Conheça os interesses em jogo, e posicione as pessoas de forma a convergir esforços. Não raro, uma crise gera seus beneficiários e é muito importante identificar quem se beneficia com a crise, para que a influência destas pessoas seja esvaziada, ou anulada. Em muitos casos isso não é tão nítido, e talvez, a sabotagem ocorra de forma inconsciente ou até mesmo involuntária, como mecanismo de defesa.
Após a mitigação de uma crise, muitas vezes, faz-se necessário que o líder perpetue o senso de crise nos envolvidos, até que os hábitos e a nova ordem das coisas esteja totalmente sedimentada. Ou seja, o fim de uma crise não é o fim do trabalho. É necessário gerenciar a mudança até sua efetiva transição, a assimilação das lições aprendidas. E muitas vezes, é necessário manter a sensação e que a crise não acabou, até que a organização esteja segura.

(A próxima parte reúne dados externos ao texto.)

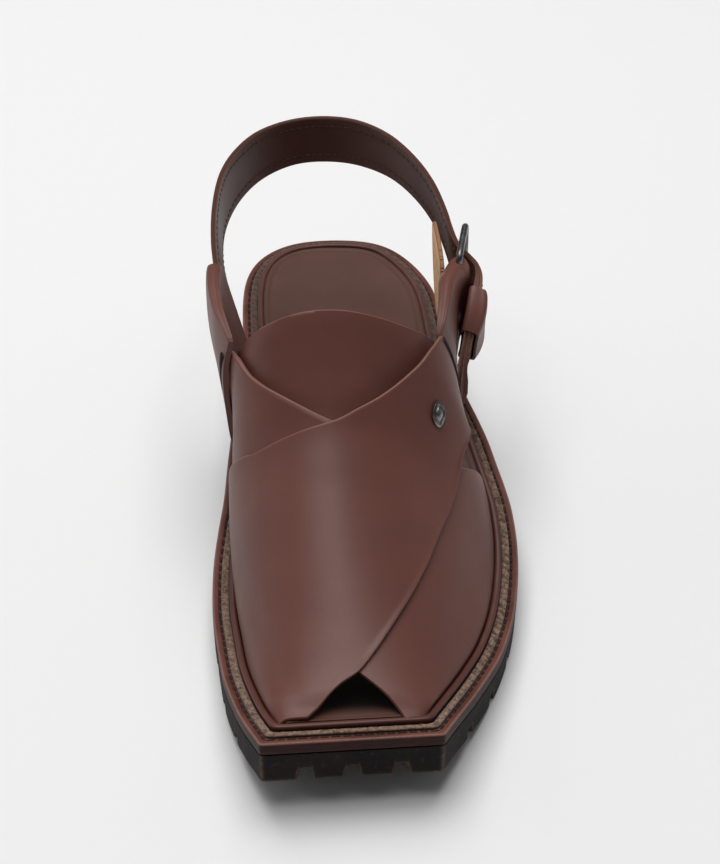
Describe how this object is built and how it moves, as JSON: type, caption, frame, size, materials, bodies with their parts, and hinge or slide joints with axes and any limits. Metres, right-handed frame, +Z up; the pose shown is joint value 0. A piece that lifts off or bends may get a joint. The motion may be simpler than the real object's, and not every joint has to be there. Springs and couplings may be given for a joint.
{
  "type": "peshawari chappal",
  "caption": "Open left sandal: two leather panels crossing over the forefoot, open square toe, buckled heel strap, stitched welt and a wide lugged rubber sole.",
  "frame": {"origin": "middle of the whole shoe's plan, on the floor it stands on", "axes": "+Z up, +Y towards the heel, -Y towards the toe, +X towards the outer side with the buckle"},
  "size_m": [0.1246, 0.3022, 0.1236],
  "materials": {
    "rubber_sole": "near-black brown moulded rubber, matte",
    "welt_leather": "burnished reddish brown edge, stitched",
    "storm_strip": "knurled tan brown strip",
    "rim_leather": "smooth rolled lip",
    "footbed_leather": "smooth mid-brown lining leather",
    "upper_leather": "semi-matte dark reddish brown leather with a soft sheen",
    "strap_leather": "dark reddish brown strap leather, stitched edges",
    "raw_leather": "undyed raw side of leather",
    "buckle_metal": "gunmetal, lightly worn"
  },
  "bodies": {
    "root": {"outsole": "rubber_sole", "welt": "welt_leather", "storm_strip": "storm_strip", "footbed_rim": "rim_leather", "footbed": "footbed_leather", "upper": "upper_leather", "instep_flap": "upper_leather", "ear_inner": "upper_leather", "ear_outer": "upper_leather", "buckle_frame": "buckle_metal", "buckle_prong": "buckle_metal", "heel_strap": "strap_leather", "keeper_loop": "strap_leather", "buckle_tab": "raw_leather", "stud": "buckle_metal"}
  },
  "joints": []
}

Para concluir, é importante compreender que uma crise sempre representa uma oportunidade. Segundo Albert Einstein, “A crise é a melhor benção que pode ocorrer com as pessoas e países, porque a crise traz progressos. A criatividade nasce da angústia, como o dia nasce da noite escura. É na crise que nascem as invenções, os descobrimentos e as grandes estratégias. Quem supera a crise, supera a si mesmo sem ficar ‘superado’. Quem atribui à crise seus fracassos e penúrias, violenta seu próprio talento e respeita mais os problemas do que as soluções. A verdadeira crise é a crise da incompetência… Sem crise não há desafios; sem desafios, a vida é uma rotina, uma lenta agonia. Sem crise não há mérito. É na crise que se aflora o melhor de cada um.”